Mentiras
El aspecto romántico del mentiroso se esfuma cuando lo trasladamos a la vida real
El mentiroso o el impostor siempre me provocan un sonrojo que deriva en piedad. Como personaje ha sido uno de los más frecuentados por la ficción. Chejov llenó la suya de mentirosos, de hombres embusteros que no se atrevían a enfrentarse a la vida con la verdad por delante y terminaban engañando a la mujer, a la amante y a sí mismos. Ya no digamos el catálogo de mentirosos que abundan en el universo simenoniano. Embusteros compulsivos que necesitan creerse su mentira para que no les coma la ansiedad. El retorcido Tom Ripley, de Patricia Highsmith, construye su existencia a partir de una mentira de juventud, y, a partir de ahí, cambia de personalidad según le conviene y elimina a quien no esté dispuesto a entrar en su juego. En ese gran libro que es El adversario, Emmanuel Carrére cuenta la vida de un hombre que, temiendo que su familia descubra la ficción que ha mantenido durante años, acaba con ellos antes de que puedan enterarse de que todo ha sido una farsa. El cine francés convirtió la historia en película, en España se hizo la interesante Vida de nadie, y el americano Spielberg rodó con la historia real de otro mentiroso su magistral Atrápame si puedes, en la que el impostor tiene tanto arte falsificando vidas y cheques que se reinserta prestando su astucia al FBI.

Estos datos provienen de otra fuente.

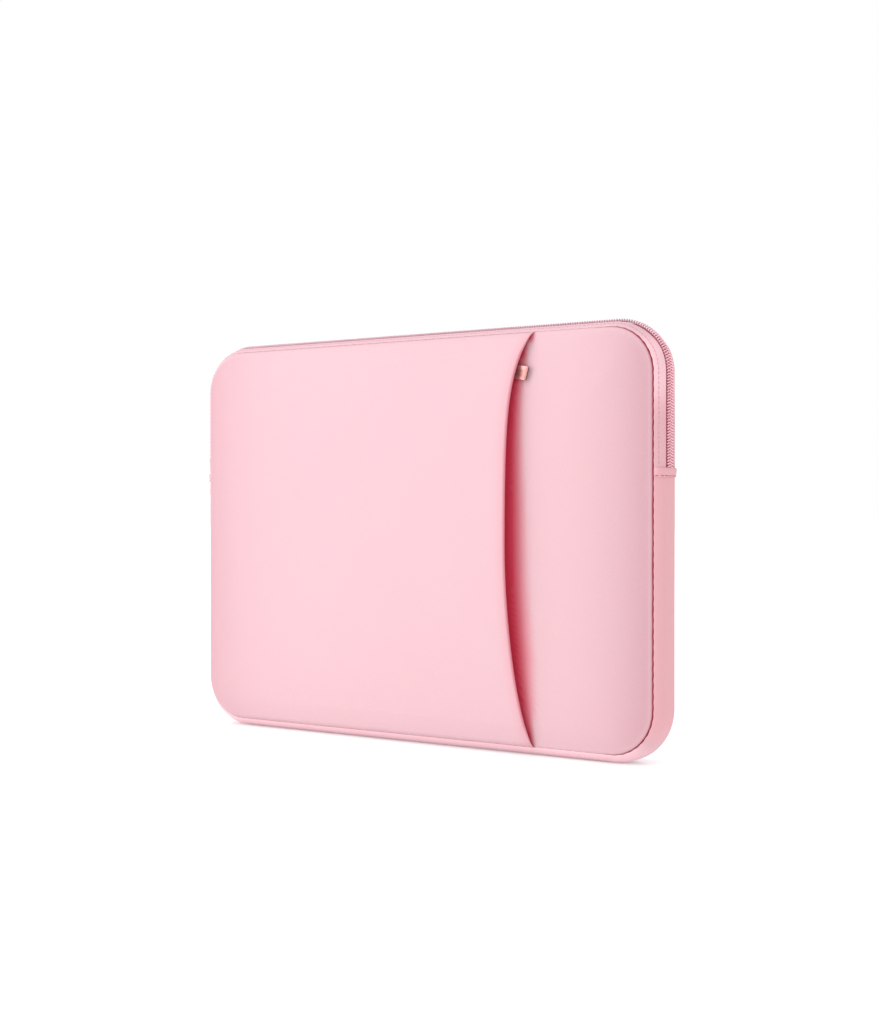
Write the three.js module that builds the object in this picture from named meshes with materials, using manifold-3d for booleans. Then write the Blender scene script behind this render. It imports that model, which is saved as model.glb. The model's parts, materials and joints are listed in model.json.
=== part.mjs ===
// A padded laptop sleeve that stands on its long edge. Millimetres, +Z up, +X to the right as seen
// from the front, -Y out of the front. The origin is the middle of the flat underside.
//
// Two crowned padded panels are sewn to a gusset that runs all the way round. The upper part of the
// gusset holds a coil zip, from an end tab on the left side, over the top, to one on the right side.
// With the zip run back, the top of the front folds forward. A second, thinner panel on the front
// covers the left part of it and makes a pocket that opens to the right.
import * as THREE from "three";
import { mergeVertices } from "three/addons/utils/BufferGeometryUtils.js";
import Module from "manifold-3d";

const wasm = await Module();
wasm.setup();

// ---- Driving dimensions ----
const WIDTH = 360;
const HEIGHT = 265;
const CREST_RADIUS = 33.5; // corner radius along the ridge of the gusset
const SEAM_INSET = 5; // the seams lie this far inside the ridge
const SEAM_HALF = 11.5; // each seam from the middle plane
const CROWN = 5; // how far a panel swells beyond its seam
const CROWN_REACH = 60; // width of the swelling border round a panel's flat middle
const CROWN_POWER = 3; // the higher, the steeper a panel swells close to its seam

const SHELL = 1.2; // outer fabric
const PADDING = 3;
const LINING = 0.8;
const LINING_INSET = 1.2; // from the seam, where the lining ends
const GAP = 0.35; // between neighbouring layers

const ZIP_HALF = 5.2; // half the width of the opening that the zip lies in, and of the flat ridge
const GUSSET_FALL = 4.4; // from the ridge down to where the gusset meets a seam
const GUSSET_POWER = 1.7; // the gusset's slope steepens towards the seams
const TAPE_HALF = 6.4; // half the width of both tapes, which lie a little under the gusset
const COIL_HALF_WIDTH = 3.3;
const COIL_SLIT = 0.9; // half the slit that the slider's neck runs in
const COIL_THICKNESS = 1.4;
const TAPE = 0.8;
const BINDING_WIDTH = 2.6;
const BINDING_TOP = -3.8; // against the ridge
const BINDING_THICKNESS = 1.1;

const FOLD_Z = 196; // line that the front folds forward about
const FOLD_GAP = 0.4;
const POCKET_FOLD_GAP = 5.2; // the pocket lies outside the fold's axis, so it needs room to fold
const TAB_LOW = 170.2;
const TAB_HIGH = 175.8;
const TAB_THICKNESS = 1.2;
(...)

Estas historias provocan en el espectador o lector una reacción interesante que consiste en empatizar con el mentiroso hasta el punto de justificar cualquier tropelía con tal de que el héroe se salga con la suya. Pero esa simpatía no es extensiva a la vida real. El aspecto romántico del mentiroso se esfuma. Y aunque humanamente podamos entender que un complejo no resuelto lleve a alguien a afirmar que es médico cuando no lo es, las leyes de lo real no nos permiten aceptar que siga en su cargo alguien que cree necesario mentir sobre sus méritos.